Muppets eh? Would these be the same "Muppets" that happened to campaign successfully on the Lisbon Referendum?
How did FG do on that one? No wait, i know already, they lost!! If "muppets" can win a referendum vote, it doesnt say much for a party that cant now does it?!!
Last edited by peadarmc; 16th March 2009 at 03:28 AM.
The emphasis of the piece was deliberately chosen to distract from the main purpose of the launch. Fair enough, Ganley played straight into it through his naivety (unless he deliberately wants to be seen as street-fighting with the 'establishment politicians'), and the Irish Times are right to report it as a facet of what happened the other night, but for it to dominate the piece, well that's a straight piece of news manipulation for political purposes...

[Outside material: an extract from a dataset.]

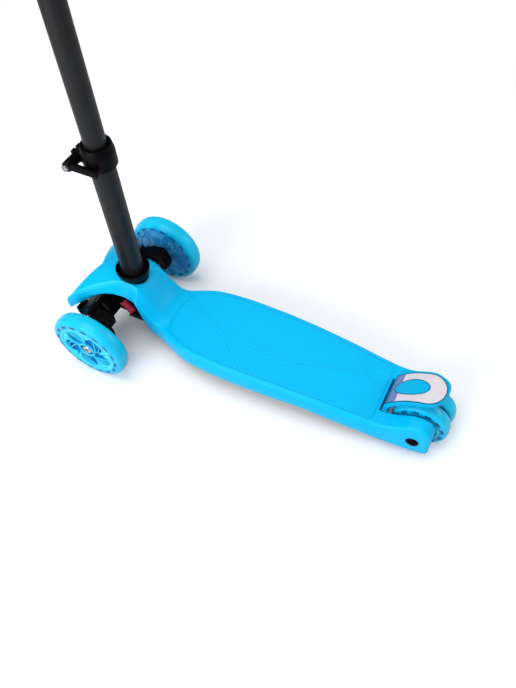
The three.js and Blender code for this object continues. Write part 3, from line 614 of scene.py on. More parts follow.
@dataclass(frozen=True)
class ClearTyre(Finish):
    """Translucent cast tyre with a little subsurface light: deeper in tone towards the core and
    paler on the tread, where the paleness is a painted highlight, with a ring of short dark pegs
    where it grips the core.

    Args:
        centre: middle of the wheel, in metres of the row frame.
        peg_ring: radius of the ring of pegs in millimetres.
        peg_count: how many pegs.
        reach: the tyre's outer radius in millimetres.
    """

    centre: Triple = (0.0, 0.0, 0.0)
    peg_ring: float = 47.5
    peg_count: int = 16
    reach: float = 60.0

    def sockets(self, shader: Shader) -> dict:
        """Values and signals for the Principled shader's sockets.

        Args:
            shader: the material's tree.

        Returns:
            The sockets' values by name.
        """
        point = shader.place(self.centre)
        _, y, z = shader.parts(point)
        ring = (y * y + z * z) ** 0.5
        turn = (y.math("ARCTAN2", z) * (self.peg_count / (2 * math.pi))).math("FRACT")
        pitch = 2 * math.pi * self.peg_ring / self.peg_count
        aside = abs(turn - 0.5) * pitch
        peg = (1.0 - aside.step(4.2, 5.0)) * (1.0 - abs(ring - self.peg_ring).step(1.5, 2.3))
        cloud = shader.noise(point, 13.0).step(0.3, 0.7)
        # Painted highlight: the tread is painted paler.
        tread = ring.step(self.reach - 5.0, self.reach - 0.5)
        pale = blend_colour(self.colour, srgb(60, 225, 245), 0.35)
        deep = blend_colour(self.colour, srgb(0, 140, 214), 0.6)
        depth = ring.step(self.peg_ring - 1.0, self.reach - 6.0)
        body = shader.mix(depth * 0.55 + cloud * 0.45, deep, self.colour)
        body = shader.mix(tread * 0.5, body, pale)
        body = shader.mix(peg * 0.9, body, srgb(4, 62, 112))
        peel = shader.noise(point, 1.4)
        return {
            "Base Color": body,
            "Roughness": self.gloss + cloud * 0.05,
            "Normal": shader.bump(peel * 0.03 - peg * 0.4),
            "Subsurface Weight": 0.3,
            "Subsurface Radius": (0.1, 0.6, 1.0),
            "Subsurface Scale": 0.006,
            "Specular IOR Level": 0.22,
        }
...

Which leaves them reporting the launch, and the handbags...a bit tricky, under those conditions, to come out looking 'fair and balanced'. I don't know - to some extent I think the media have Ganley down as a 'controversialist' (I wonder why?), and when they're reporting him, he tends to be put in that box. Lazy, yes...witch-hunt, no.
Never let the best be the enemy of the good.
Dear God in heaven. Your paranoia is unbelievable. Are you so gullible you believe that Ganley didn't deliberately provoke the row??? Do you have the first idea how politicians (and Ganley is a politician) work? If they want to get coverage for something they provoke a row and bingo, they get coverage through the row. Your paranoia about the Times is comic. They did what any journalist anywhere would do - they covered a row. However in the weird world of Ganleyites (and don't give us that crap about how you are not a Ganley supporter. You are almost as fanatical in defending him from the every imagined slight as CM and D Cochrane) merely doing standard media reportage is a hatchet job.![]()
The best of luck to Ganley, he is putting himself before the people and that takes courage.
On a separate matter is it Libertas policy that over six thousand workers should not have accesses to a swimming pool or is the proposed pool for the MEPs only?
I do hope it's the latter because I would hate to think that Ganley and Libertas are anti worker and would deny them access to a swimming pool, if he got elected would he also close the gym? Stop the canteen subsidy? Close the shop in the Parliament? Yep this is the start of Ganley and his right wing views.
Welcome to the world of politics Mr Ganley but you must learn that you cannot throw the baby out with the bath water.
Last edited by Eurocitizen; 16th March 2009 at 04:44 AM.
Who is the paranoiac now? I support Kathy Sinnott in the Euro elections, and if she wasn't running I'd vote socialist. I'm not sure, short of inviting witnesses in to watch me vote, how I can prove your conspiracy theory to be such, but I am neither a Euro-federalist, nor of the right wing that I perceive them to be. Nor do I think they stand a hope in many European countries, particularly Britain, and I think there's an element of hubris and vanity project about it all. As I have said here for months. Your tactic seems to be to malign me (you are basically calling me a liar in saying I don't support them, simply because I object to witch-hunt and smear by innuendo).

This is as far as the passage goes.